Written request:
Select every line holding the word "this" and copy it.

Modeling code records:
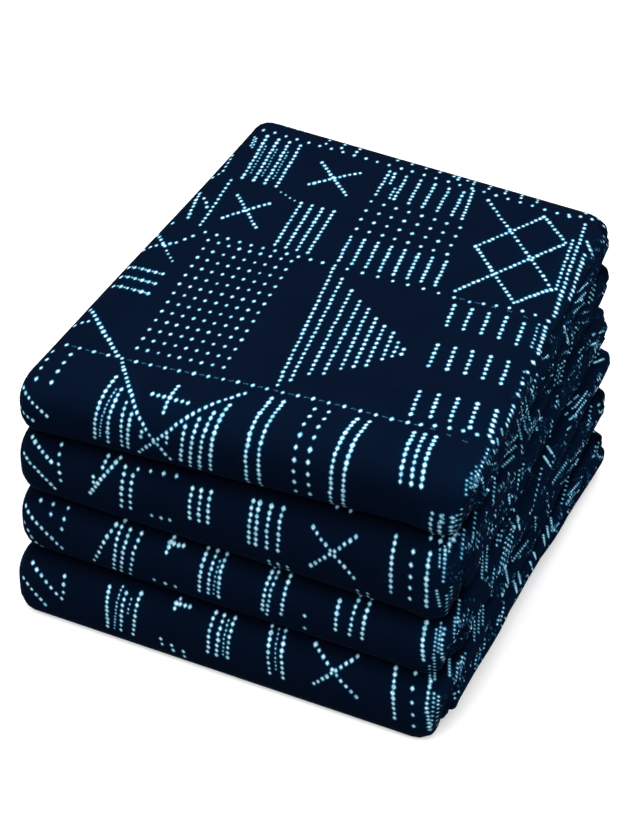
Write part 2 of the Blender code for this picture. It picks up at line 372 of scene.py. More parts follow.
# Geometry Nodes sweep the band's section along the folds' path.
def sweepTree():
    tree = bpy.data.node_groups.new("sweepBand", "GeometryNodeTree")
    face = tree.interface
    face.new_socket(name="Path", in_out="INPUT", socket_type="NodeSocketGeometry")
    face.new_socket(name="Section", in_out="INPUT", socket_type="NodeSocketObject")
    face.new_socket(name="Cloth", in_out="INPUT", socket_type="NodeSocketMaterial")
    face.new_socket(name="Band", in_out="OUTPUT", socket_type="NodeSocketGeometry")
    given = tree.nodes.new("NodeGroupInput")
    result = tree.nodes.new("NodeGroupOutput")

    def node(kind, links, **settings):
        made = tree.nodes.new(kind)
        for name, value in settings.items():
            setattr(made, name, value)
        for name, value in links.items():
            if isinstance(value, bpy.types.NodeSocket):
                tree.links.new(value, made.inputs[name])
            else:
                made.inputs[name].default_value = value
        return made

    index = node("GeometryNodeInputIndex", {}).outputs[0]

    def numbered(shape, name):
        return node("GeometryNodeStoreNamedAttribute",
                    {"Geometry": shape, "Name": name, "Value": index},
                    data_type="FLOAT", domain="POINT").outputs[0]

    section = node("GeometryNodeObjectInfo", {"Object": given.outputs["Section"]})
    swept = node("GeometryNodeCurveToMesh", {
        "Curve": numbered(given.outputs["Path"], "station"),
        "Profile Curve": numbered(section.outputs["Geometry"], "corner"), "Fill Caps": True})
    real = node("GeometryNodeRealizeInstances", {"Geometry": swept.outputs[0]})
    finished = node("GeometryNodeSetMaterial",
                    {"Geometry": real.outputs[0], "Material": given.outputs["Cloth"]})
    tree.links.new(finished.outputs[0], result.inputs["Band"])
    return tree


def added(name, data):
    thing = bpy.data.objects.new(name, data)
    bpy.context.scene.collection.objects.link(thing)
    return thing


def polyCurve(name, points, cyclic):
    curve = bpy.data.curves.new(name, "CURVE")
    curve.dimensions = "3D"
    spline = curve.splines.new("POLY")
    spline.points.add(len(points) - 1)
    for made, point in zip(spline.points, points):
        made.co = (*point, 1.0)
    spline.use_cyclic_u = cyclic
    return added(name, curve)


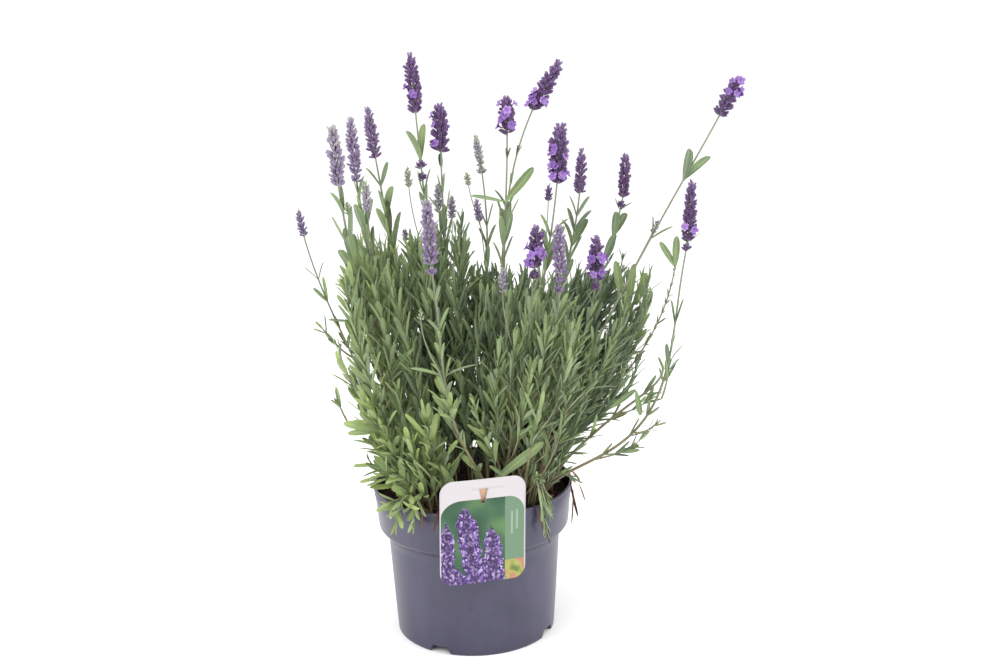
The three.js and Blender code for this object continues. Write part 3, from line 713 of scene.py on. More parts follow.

Complete response:
Write part 2 of the Blender code for this picture. It picks up at line 372 of scene.py. More parts follow.
The three.js and Blender code for this object continues. Write part 3, from line 713 of scene.py on. More parts follow.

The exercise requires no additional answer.